The 2000 Campeonato Brasileiro Série A was organized by the Clube dos 13, and CBF ratified it. The competition did not obey the promotion and relegation rules of 1999 Campeonato Brasileiro. The championship was created because Gama, in the 1999 championship contested and won in a common justice court and reverted its relegation. After Gama withdrew its protests in the common justice, the team was included in the championship.

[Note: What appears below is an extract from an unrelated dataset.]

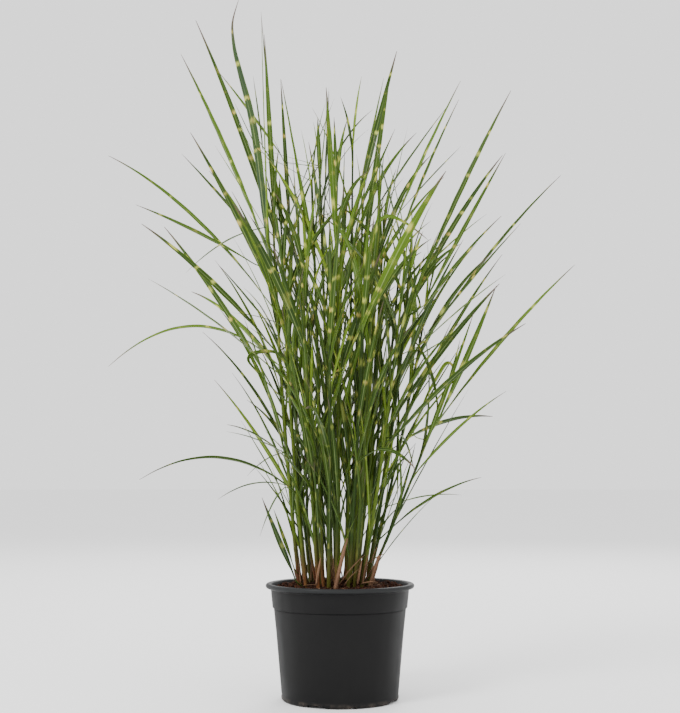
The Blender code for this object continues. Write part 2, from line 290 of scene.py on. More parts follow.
# ---------------------------------------------------------------------------------------------
# Soil. Coarse red-brown peat with bark, loose on top and mounded round the crown. The body of it
# is one rough lump. Loose crumbs, larger clods near the rim and bark chips lie on it.
# ---------------------------------------------------------------------------------------------
SOIL_EDGE = 140.4 * MM
SOIL_RISE = 8.6 * MM
SOIL_RADIUS = 84.3 * MM
SOIL_SIDES = 110
SOIL_RINGS = 40
CROWN = 58.0 * MM
HUMPS, RIPPLES, ROUGHNESS = 1.1, 0.8, 0.8  # mm
CRUMBS = 760
CRUMB_SIZES = (0.9, 1.3, 1.7, 2.4)  # mm
CLODS = 30
CLOD_SIZES = (2.6, 4.6)  # mm, least and most, as are the chips' measures
CLOD_PLACES = (0.72, 0.92)  # shares of the soil's radius
CHIPS = 110
CHIP_LENGTHS, CHIP_BREADTHS, CHIP_THICKNESSES = (3.0, 8.0), (1.4, 3.2), (0.6, 1.4)
SEED = 41
luck = random.Random(SEED)


def soil_level(x, y):
    """Height of the soil's surface."""
    share = min(1.0, math.hypot(x, y) / CROWN)
    humps = math.sin(x * 410.0 + 1.3) * math.sin(y * 370.0)
    ripples = math.sin(x * 930.0 + y * 610.0)
    mound = SOIL_RISE * (0.5 + 0.5 * math.cos(math.pi * share))
    return SOIL_EDGE + mound + (HUMPS * humps + RIPPLES * ripples) * MM


def any_way():
    """A random direction and size, up to one each way."""
    return Vector((luck.uniform(-1, 1), luck.uniform(-1, 1), luck.uniform(-1, 1)))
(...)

The championship's first phase was divided in four modules (Blue, Yellow, Green and White), based on the popularity and tradition of the 114 participating teams. To the final phase, the 12 better placed teams of the Blue module, 3 from the Yellow module and 1 qualified from the Green and White playoffs played the round of 16. The next round was the Quarterfinals, them the semifinals and the finals, played by São Caetano and Vasco da Gama. The competition was won by Vasco da Gama.

The competition was named after former FIFA president João Havelange.

==Members==
===Founding members===

| Club | State |
|---|---|
| Atlético Mineiro | Minas Gerais |
| Bahia | Bahia |
| Botafogo | Rio de Janeiro |
| Corinthians | São Paulo |
| Cruzeiro | Minas Gerais |
| Flamengo | Rio de Janeiro |
| Fluminense | Rio de Janeiro |
| Grêmio | Rio Grande do Sul |
| Internacional | Rio Grande do Sul |
| Palmeiras | São Paulo |
| Santos | São Paulo |
| São Paulo | São Paulo |
| Vasco da Gama | Rio de Janeiro |

===New members===

| Club | State |
|---|---|
| Atletico Paranaense | Paraná |
| Coritiba | Paraná |
| Goiás | Goiás |
| Guarani | São Paulo |
| Portuguesa | São Paulo |
| Sport Recife | Pernambuco |
| Vitória | Bahia |

==Break-up==
On February 23, 2011, Botafogo, Flamengo, Fluminense and Vasco da Gama announced that they would no longer negotiate television rights through Clube dos 13. Meanwhile, Corinthians announced it left Clube dos 13. Both decisions were related to a disagreement regarding the television rights proposed by Clube dos 13. The five clubs will negotiate the television rights for the 2012–2014 seasons with no mediation by Clube dos 13.